A arte enquanto profissão e fonte de rendimento também pode ser um losing game, que o digam as duas autoras. Aos 30 e com sete de carreira, Mariana deixou de viver com a ajuda do pai há três anos. Quando renunciou ao design, a área de formação, caiu de paraquedas no cubículo que é a ilustração em Portugal. Deu a volta por outro lado e começou a fazer exposições, primeiro pequeníssimas, depois pequenas.
Hoje, trabalha em duas frentes: peças que nascem unicamente do seu génio criativo, como as que fez para esta exposição, e trabalhos comerciais, encomendados por marcas e empresas. Os próximos passos são aumentar as vendas das primeiras e selecionar cada vez mais os segundos.
Não, não sou rica. Não, não é fácil. Sim, trabalho nos domingos, nos feriados e à noite. Não tive férias este ano, mas faço o que gosto, vivo disso e é incrível”, admite Mariana.

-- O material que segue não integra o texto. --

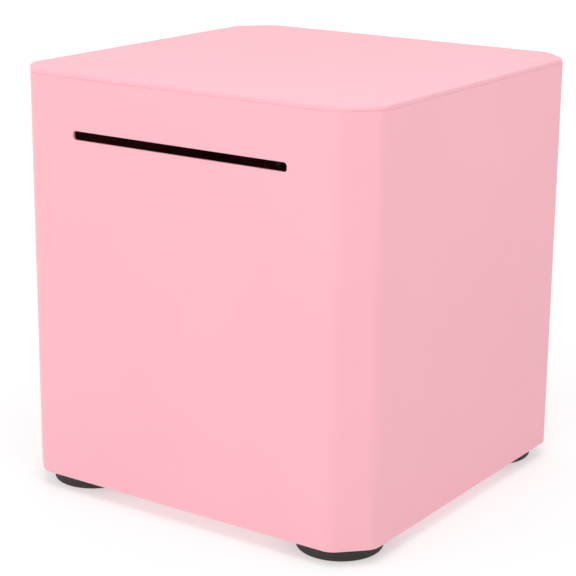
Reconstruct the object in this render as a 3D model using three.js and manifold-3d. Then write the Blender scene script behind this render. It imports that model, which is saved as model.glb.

Maria Imaginário está no mesmo pé. Também há sete anos nestas andanças, só em maio é que conseguiu começar a viver apenas da sua produção artística. O sonho de viver dos quadros que vende demorou 15 anos a tornar-se realidade. Trabalhou em lojas, no Oceanário e em museus, primeiro para pagar o curso da Ar.Co, depois porque o que vendiam não chegava para pagar as contas. Entretanto, o cenário ficou mais risonho. Há mais encomendas de quadros e os que expõe vendem-se cada vez mais depressa.
Quanto à questão da bienal, Edna e Mariana preferem não fazer grandes promessas. Até aqui, foi o acaso a certificar-se de que todas as exposições da dupla cumpriam calendário, no futuro não há-de ser diferente. “Não sabemos onde é que vamos estar daqui a dois anos, mas vivemos bem com isso”, conclui Mariana.
A exposição “Love is a Losing Game” pode ser vista até 21 de novembro na Art Room, de terça-feira a sábado, das 14h às 19h.